_Task details_: Count up the lines in the following listing that hold the word "materials", then give only that count.
· · · · ·
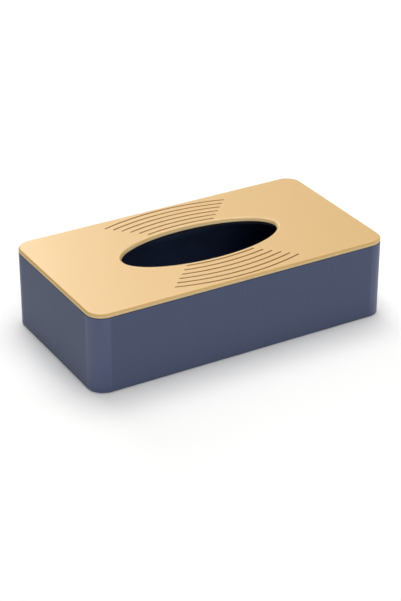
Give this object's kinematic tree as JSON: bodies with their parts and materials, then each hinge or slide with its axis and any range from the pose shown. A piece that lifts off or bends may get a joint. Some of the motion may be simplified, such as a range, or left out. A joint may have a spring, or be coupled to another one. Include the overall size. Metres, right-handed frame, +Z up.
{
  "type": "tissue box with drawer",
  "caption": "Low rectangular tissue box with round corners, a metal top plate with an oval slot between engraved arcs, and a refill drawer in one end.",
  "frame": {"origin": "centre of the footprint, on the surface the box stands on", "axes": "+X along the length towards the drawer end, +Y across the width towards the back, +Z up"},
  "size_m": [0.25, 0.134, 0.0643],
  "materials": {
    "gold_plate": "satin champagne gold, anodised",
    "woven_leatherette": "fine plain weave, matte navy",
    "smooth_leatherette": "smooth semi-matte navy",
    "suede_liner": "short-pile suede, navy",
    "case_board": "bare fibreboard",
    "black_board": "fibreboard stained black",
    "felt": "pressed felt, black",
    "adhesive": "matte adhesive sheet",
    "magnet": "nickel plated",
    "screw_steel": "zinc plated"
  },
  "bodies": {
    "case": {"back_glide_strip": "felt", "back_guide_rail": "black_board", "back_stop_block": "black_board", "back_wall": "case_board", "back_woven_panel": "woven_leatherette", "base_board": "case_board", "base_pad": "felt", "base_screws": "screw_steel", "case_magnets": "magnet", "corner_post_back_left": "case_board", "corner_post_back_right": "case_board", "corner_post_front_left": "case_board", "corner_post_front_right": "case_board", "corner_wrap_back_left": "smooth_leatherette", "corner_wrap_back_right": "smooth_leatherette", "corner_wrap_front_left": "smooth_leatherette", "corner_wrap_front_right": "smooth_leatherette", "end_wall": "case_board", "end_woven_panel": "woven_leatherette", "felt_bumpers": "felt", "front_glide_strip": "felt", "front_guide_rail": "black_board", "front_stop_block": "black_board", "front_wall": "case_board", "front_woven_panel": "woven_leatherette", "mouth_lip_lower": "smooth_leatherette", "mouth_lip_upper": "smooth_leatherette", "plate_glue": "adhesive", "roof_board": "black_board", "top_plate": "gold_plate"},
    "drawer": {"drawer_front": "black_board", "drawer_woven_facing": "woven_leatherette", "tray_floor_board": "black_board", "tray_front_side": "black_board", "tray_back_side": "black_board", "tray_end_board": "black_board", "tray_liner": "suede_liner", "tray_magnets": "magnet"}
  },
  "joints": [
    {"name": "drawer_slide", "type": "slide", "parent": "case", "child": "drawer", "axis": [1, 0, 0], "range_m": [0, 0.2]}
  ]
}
· · · · ·
_Task answer_: 2